- SHORT TASK
Repeat exactly each line of the data provided below.

- THE DATA
⟨

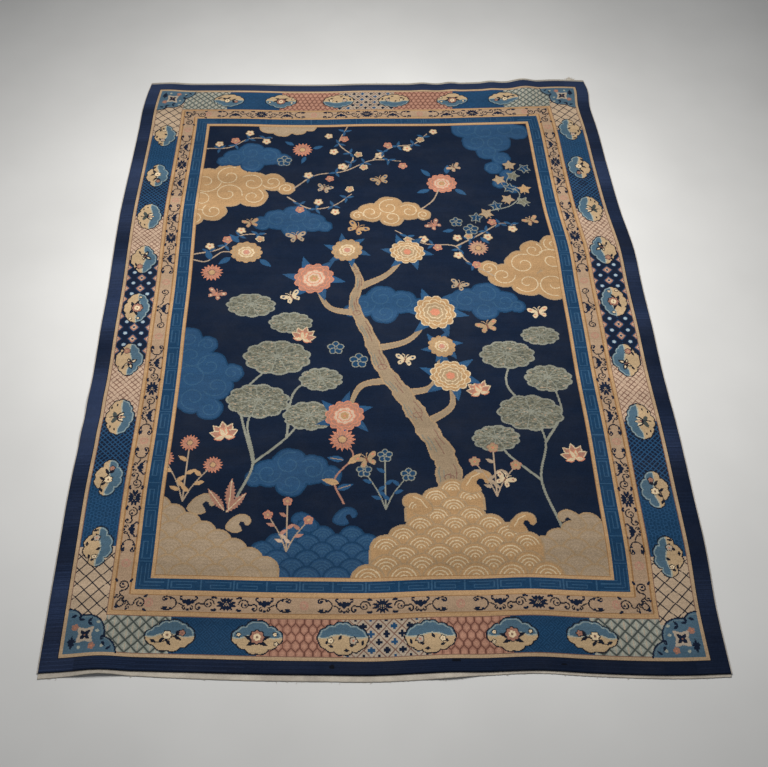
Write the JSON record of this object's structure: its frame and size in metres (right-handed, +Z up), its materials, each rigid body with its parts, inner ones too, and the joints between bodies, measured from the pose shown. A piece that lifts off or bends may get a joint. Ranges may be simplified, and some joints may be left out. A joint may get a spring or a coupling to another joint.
{
  "type": "chinese rug",
  "caption": "Rectangular hand-knotted wool carpet with framed borders, flat-woven cotton end strips and overcast sides; lies flat on a floor.",
  "frame": {"origin": "on the floor under the middle of the carpet's overall box", "axes": "+X to the right across the carpet, +Y along its length away from the viewer, +Z up out of the pile"},
  "size_m": [2.7898, 3.754, 0.0255],
  "materials": {
    "wool_pile": "hand-knotted cut wool pile in navy, blues, tans, gold, rose and ivory, with a soft directional sheen and knot rows",
    "cotton_yarn": "undyed cotton yarn, matt, in the flat-woven end strips and the overcast side edges"
  },
  "bodies": {
    "root": {"carpet": "wool_pile", "overcast_edge_left": "cotton_yarn", "overcast_edge_right": "cotton_yarn"}
  },
  "joints": []
}
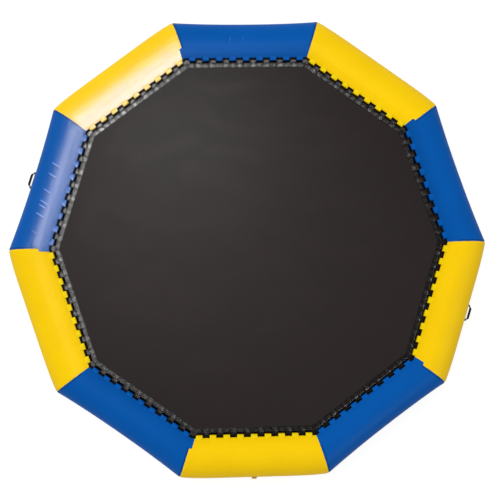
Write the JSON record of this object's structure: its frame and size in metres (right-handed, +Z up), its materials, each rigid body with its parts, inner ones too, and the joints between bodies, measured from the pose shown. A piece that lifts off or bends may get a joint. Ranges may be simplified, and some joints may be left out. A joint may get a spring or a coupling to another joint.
{
  "type": "water bouncer",
  "caption": "Inflated ten-sided ring in blue and yellow with a dark mat laced inside it by a rope through webbing loops, grab handles, mooring rings and an inflation valve.",
  "frame": {"origin": "on the ground under the centre of the ring", "axes": "+Z up, +X out through the middle of a yellow panel and its grab handle, +Y out through a corner of the ring"},
  "size_m": [5.9021, 6.1, 0.56],
  "materials": {
    "blue_pvc": "blue coated fabric, satin",
    "yellow_pvc": "yellow coated fabric, satin",
    "black_pvc": "black coated fabric, satin",
    "black_webbing": "black woven webbing",
    "black_rope": "black braided rope",
    "mat_fabric": "dark woven mat fabric, matt",
    "black_rubber": "black moulded rubber",
    "grey_plastic": "grey moulded plastic",
    "steel": "stainless steel wire"
  },
  "bodies": {
    "ring": {"tube_panel_01": "blue_pvc", "tube_panel_02": "yellow_pvc", "tube_panel_03": "blue_pvc", "tube_panel_04": "yellow_pvc", "tube_panel_05": "blue_pvc", "tube_panel_06": "yellow_pvc", "tube_panel_07": "blue_pvc", "tube_panel_08": "yellow_pvc", "tube_panel_09": "blue_pvc", "tube_panel_10": "yellow_pvc", "lacing_strip_01": "blue_pvc", "lacing_strip_02": "yellow_pvc", "lacing_strip_03": "blue_pvc", "lacing_strip_04": "yellow_pvc", "lacing_strip_05": "blue_pvc", "lacing_strip_06": "yellow_pvc", "lacing_strip_07": "blue_pvc", "lacing_strip_08": "yellow_pvc", "lacing_strip_09": "blue_pvc", "lacing_strip_10": "yellow_pvc", "rub_band": "black_pvc", "lacing_rope": "black_rope", "mat_border": "black_webbing", "mat_gore_01": "mat_fabric", "mat_gore_02": "mat_fabric", "mat_gore_03": "mat_fabric", "mat_gore_04": "mat_fabric", "mat_gore_05": "mat_fabric", "mat_gore_06": "mat_fabric", "mat_gore_07": "mat_fabric", "mat_gore_08": "mat_fabric", "mat_gore_09": "mat_fabric", "mat_gore_10": "mat_fabric", "valve_patch": "yellow_pvc", "valve_seal": "black_rubber", "valve_nut": "grey_plastic", "valve_body": "grey_plastic", "valve_spring": "steel", "cap_tether": "black_rubber", "handle_patch_left": "blue_pvc", "handle_patch_right": "yellow_pvc", "handle_base_left": "black_rubber", "handle_base_right": "black_rubber", "anchor_patch_1": "black_pvc", "anchor_patch_2": "black_pvc", "anchor_patch_3": "black_pvc", "anchor_patch_4": "black_pvc", "anchor_patch_5": "black_pvc"},
    "mat_centre": {"mat_centre_panel": "mat_fabric"},
    "left_handle": {"grab_handle_left": "black_webbing", "handle_grip_left": "black_rubber"},
    "right_handle": {"grab_handle_right": "black_webbing", "handle_grip_right": "black_rubber"},
    "mooring_ring_1": {"anchor_ring_1": "steel"},
    "mooring_ring_2": {"anchor_ring_2": "steel"},
    "mooring_ring_3": {"anchor_ring_3": "steel"},
    "mooring_ring_4": {"anchor_ring_4": "steel"},
    "mooring_ring_5": {"anchor_ring_5": "steel"},
    "poppet": {"valve_poppet": "grey_plastic"},
    "cap": {"valve_cap": "yellow_pvc"}
  },
  "joints": [
    {"name": "mat_bounce", "type": "slide", "parent": "ring", "child": "mat_centre", "axis": [0, 0, 1], "range_m": [-0.3, 0], "stiffness_N_per_m": 8000, "springref_m": 0.002},
    {"name": "left_handle_hinge", "type": "hinge", "parent": "ring", "child": "left_handle", "pos_m": [-2.88716, 0, 0.28], "axis": [0, -1, 0], "range_deg": [-60, 60]},
    {"name": "right_handle_hinge", "type": "hinge", "parent": "ring", "child": "right_handle", "pos_m": [2.93693, 0, 0.28], "axis": [0, 1, 0], "range_deg": [-60, 60]},
    {"name": "mooring_ring_1_swing", "type": "hinge", "parent": "ring", "child": "mooring_ring_1", "pos_m": [-2.29696, 1.66884, 0.07753], "axis": [-0.5878, -0.809, 0], "range_deg": [-130, 40]},
    {"name": "mooring_ring_2_swing", "type": "hinge", "parent": "ring", "child": "mooring_ring_2", "pos_m": [-2.29696, -1.66884, 0.07753], "axis": [0.5878, -0.809, 0], "range_deg": [-130, 40]},
    {"name": "mooring_ring_3_swing", "type": "hinge", "parent": "ring", "child": "mooring_ring_3", "pos_m": [0.87736, -2.70023, 0.07753], "axis": [0.9511, 0.309, 0], "range_deg": [-130, 40]},
    {"name": "mooring_ring_4_swing", "type": "hinge", "parent": "ring", "child": "mooring_ring_4", "pos_m": [2.83919, 0, 0.07753], "axis": [0, 1, 0], "range_deg": [-130, 40]},
    {"name": "mooring_ring_5_swing", "type": "hinge", "parent": "ring", "child": "mooring_ring_5", "pos_m": [0.87736, 2.70023, 0.07753], "axis": [-0.9511, 0.309, 0], "range_deg": [-130, 40]},
    {"name": "poppet_press", "type": "slide", "parent": "ring", "child": "poppet", "axis": [-0.309, 0.9511, 0], "range_m": [0, 0.004], "stiffness_N_per_m": 300, "springref_m": -0.002, "deforming": ["valve_spring"]},
    {"name": "cap_pull", "type": "slide", "parent": "ring", "child": "cap", "axis": [0.309, -0.9511, 0], "range_m": [0, 0.02], "deforming": ["cap_tether"]}
  ]
}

⟩

- FINAL RESULT
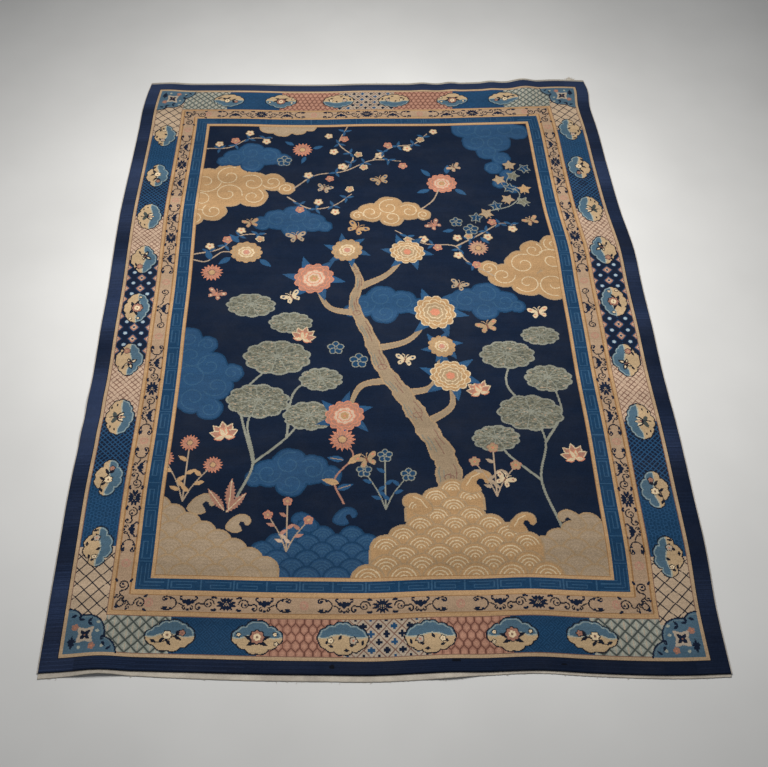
Write the JSON record of this object's structure: its frame and size in metres (right-handed, +Z up), its materials, each rigid body with its parts, inner ones too, and the joints between bodies, measured from the pose shown. A piece that lifts off or bends may get a joint. Ranges may be simplified, and some joints may be left out. A joint may get a spring or a coupling to another joint.
{
  "type": "chinese rug",
  "caption": "Rectangular hand-knotted wool carpet with framed borders, flat-woven cotton end strips and overcast sides; lies flat on a floor.",
  "frame": {"origin": "on the floor under the middle of the carpet's overall box", "axes": "+X to the right across the carpet, +Y along its length away from the viewer, +Z up out of the pile"},
  "size_m": [2.7898, 3.754, 0.0255],
  "materials": {
    "wool_pile": "hand-knotted cut wool pile in navy, blues, tans, gold, rose and ivory, with a soft directional sheen and knot rows",
    "cotton_yarn": "undyed cotton yarn, matt, in the flat-woven end strips and the overcast side edges"
  },
  "bodies": {
    "root": {"carpet": "wool_pile", "overcast_edge_left": "cotton_yarn", "overcast_edge_right": "cotton_yarn"}
  },
  "joints": []
}
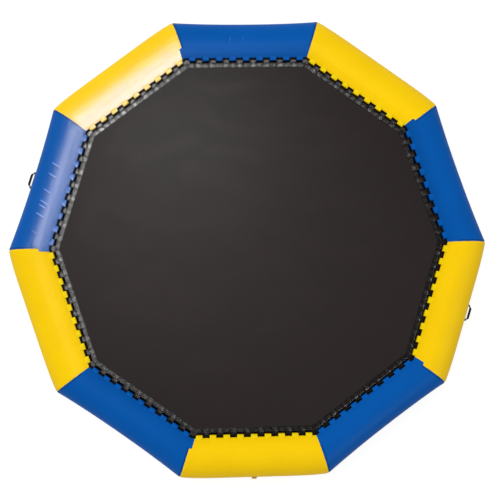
Write the JSON record of this object's structure: its frame and size in metres (right-handed, +Z up), its materials, each rigid body with its parts, inner ones too, and the joints between bodies, measured from the pose shown. A piece that lifts off or bends may get a joint. Ranges may be simplified, and some joints may be left out. A joint may get a spring or a coupling to another joint.
{
  "type": "water bouncer",
  "caption": "Inflated ten-sided ring in blue and yellow with a dark mat laced inside it by a rope through webbing loops, grab handles, mooring rings and an inflation valve.",
  "frame": {"origin": "on the ground under the centre of the ring", "axes": "+Z up, +X out through the middle of a yellow panel and its grab handle, +Y out through a corner of the ring"},
  "size_m": [5.9021, 6.1, 0.56],
  "materials": {
    "blue_pvc": "blue coated fabric, satin",
    "yellow_pvc": "yellow coated fabric, satin",
    "black_pvc": "black coated fabric, satin",
    "black_webbing": "black woven webbing",
    "black_rope": "black braided rope",
    "mat_fabric": "dark woven mat fabric, matt",
    "black_rubber": "black moulded rubber",
    "grey_plastic": "grey moulded plastic",
    "steel": "stainless steel wire"
  },
  "bodies": {
    "ring": {"tube_panel_01": "blue_pvc", "tube_panel_02": "yellow_pvc", "tube_panel_03": "blue_pvc", "tube_panel_04": "yellow_pvc", "tube_panel_05": "blue_pvc", "tube_panel_06": "yellow_pvc", "tube_panel_07": "blue_pvc", "tube_panel_08": "yellow_pvc", "tube_panel_09": "blue_pvc", "tube_panel_10": "yellow_pvc", "lacing_strip_01": "blue_pvc", "lacing_strip_02": "yellow_pvc", "lacing_strip_03": "blue_pvc", "lacing_strip_04": "yellow_pvc", "lacing_strip_05": "blue_pvc", "lacing_strip_06": "yellow_pvc", "lacing_strip_07": "blue_pvc", "lacing_strip_08": "yellow_pvc", "lacing_strip_09": "blue_pvc", "lacing_strip_10": "yellow_pvc", "rub_band": "black_pvc", "lacing_rope": "black_rope", "mat_border": "black_webbing", "mat_gore_01": "mat_fabric", "mat_gore_02": "mat_fabric", "mat_gore_03": "mat_fabric", "mat_gore_04": "mat_fabric", "mat_gore_05": "mat_fabric", "mat_gore_06": "mat_fabric", "mat_gore_07": "mat_fabric", "mat_gore_08": "mat_fabric", "mat_gore_09": "mat_fabric", "mat_gore_10": "mat_fabric", "valve_patch": "yellow_pvc", "valve_seal": "black_rubber", "valve_nut": "grey_plastic", "valve_body": "grey_plastic", "valve_spring": "steel", "cap_tether": "black_rubber", "handle_patch_left": "blue_pvc", "handle_patch_right": "yellow_pvc", "handle_base_left": "black_rubber", "handle_base_right": "black_rubber", "anchor_patch_1": "black_pvc", "anchor_patch_2": "black_pvc", "anchor_patch_3": "black_pvc", "anchor_patch_4": "black_pvc", "anchor_patch_5": "black_pvc"},
    "mat_centre": {"mat_centre_panel": "mat_fabric"},
    "left_handle": {"grab_handle_left": "black_webbing", "handle_grip_left": "black_rubber"},
    "right_handle": {"grab_handle_right": "black_webbing", "handle_grip_right": "black_rubber"},
    "mooring_ring_1": {"anchor_ring_1": "steel"},
    "mooring_ring_2": {"anchor_ring_2": "steel"},
    "mooring_ring_3": {"anchor_ring_3": "steel"},
    "mooring_ring_4": {"anchor_ring_4": "steel"},
    "mooring_ring_5": {"anchor_ring_5": "steel"},
    "poppet": {"valve_poppet": "grey_plastic"},
    "cap": {"valve_cap": "yellow_pvc"}
  },
  "joints": [
    {"name": "mat_bounce", "type": "slide", "parent": "ring", "child": "mat_centre", "axis": [0, 0, 1], "range_m": [-0.3, 0], "stiffness_N_per_m": 8000, "springref_m": 0.002},
    {"name": "left_handle_hinge", "type": "hinge", "parent": "ring", "child": "left_handle", "pos_m": [-2.88716, 0, 0.28], "axis": [0, -1, 0], "range_deg": [-60, 60]},
    {"name": "right_handle_hinge", "type": "hinge", "parent": "ring", "child": "right_handle", "pos_m": [2.93693, 0, 0.28], "axis": [0, 1, 0], "range_deg": [-60, 60]},
    {"name": "mooring_ring_1_swing", "type": "hinge", "parent": "ring", "child": "mooring_ring_1", "pos_m": [-2.29696, 1.66884, 0.07753], "axis": [-0.5878, -0.809, 0], "range_deg": [-130, 40]},
    {"name": "mooring_ring_2_swing", "type": "hinge", "parent": "ring", "child": "mooring_ring_2", "pos_m": [-2.29696, -1.66884, 0.07753], "axis": [0.5878, -0.809, 0], "range_deg": [-130, 40]},
    {"name": "mooring_ring_3_swing", "type": "hinge", "parent": "ring", "child": "mooring_ring_3", "pos_m": [0.87736, -2.70023, 0.07753], "axis": [0.9511, 0.309, 0], "range_deg": [-130, 40]},
    {"name": "mooring_ring_4_swing", "type": "hinge", "parent": "ring", "child": "mooring_ring_4", "pos_m": [2.83919, 0, 0.07753], "axis": [0, 1, 0], "range_deg": [-130, 40]},
    {"name": "mooring_ring_5_swing", "type": "hinge", "parent": "ring", "child": "mooring_ring_5", "pos_m": [0.87736, 2.70023, 0.07753], "axis": [-0.9511, 0.309, 0], "range_deg": [-130, 40]},
    {"name": "poppet_press", "type": "slide", "parent": "ring", "child": "poppet", "axis": [-0.309, 0.9511, 0], "range_m": [0, 0.004], "stiffness_N_per_m": 300, "springref_m": -0.002, "deforming": ["valve_spring"]},
    {"name": "cap_pull", "type": "slide", "parent": "ring", "child": "cap", "axis": [0.309, -0.9511, 0], "range_m": [0, 0.02], "deforming": ["cap_tether"]}
  ]
}